The exquisite study above was done in-class in roughly twenty minutes, by Kevin Bae – and thank you so much for sharing it, my friend! – but it’s probably more accurate to call it the work of thirty years, and the attention of twenty minutes. Kevin’s consuming passion for art, kindness, and wunderkind skills with local colour are legendary among the students – and he remains the only teacher who has ever requested my all-white (doctor) and all-black (gangster) costumes for two-week painting classes – and then brought the entire class to profound new colour insight with those extreme challenges (stunning how much colour there really is, within lights and darks – and if you can learn to see it clearly there…)
The likeness is nothing short of wonderful – but even more usefully for the students, you can really see how he has built-it-up in layers, starting with the most general problems, giving himself energetic guidelines to preserve the gesture, and only gradually making more specific distinctions. This piece could easily be developed to an extreme level of finish, but because of the balanced way he’s done it (and his great talent for beautiful lossiness) it is an extremely satisfying image, exactly the way it is. (How and when to walk-away, is a high-order art problem that even masters continue to struggle with)
Writers are endlessly told to “Show them, don’t tell them,” and McLuhan famously pointed out that when we are offered only partial content, our brains get more actively involved than when we’re given too full a sensorium (no room for imagination). Television makes you lean back and shut-down. Radio and Books make you meet the author half-way, participate in the creation of the imagery they suggest – and this activity by the brain of the reader or listener, makes it feel far more, not less real.

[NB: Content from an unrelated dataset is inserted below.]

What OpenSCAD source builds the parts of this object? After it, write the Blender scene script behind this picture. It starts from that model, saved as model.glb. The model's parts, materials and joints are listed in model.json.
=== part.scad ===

The sweet isomorphism I see here is that there actually is a whole ton of lovely detail in this image – but not a single bit of it is literal, diagrammatic, explaining to us what we already “know”. Instead it is built up entirely out of honest and deliberately naive witness. It’s the careful observation of the turning of the forms, which gives our mind the same sort of suggestive partial information that it uses all the time in real-life, to assemble the face of someone we know.
The fact that we are left to recognize, from these pleasing essential forms, instead of being spoon-fed a bunch of standardized cliche (and thus boring) symbols for features, is what draws us into the creation, and gives our brains enough work to really feel it for ourselves.
Bravo, Kevin – and my sincere thanks to all of these inspiring teachers and artists – cheers!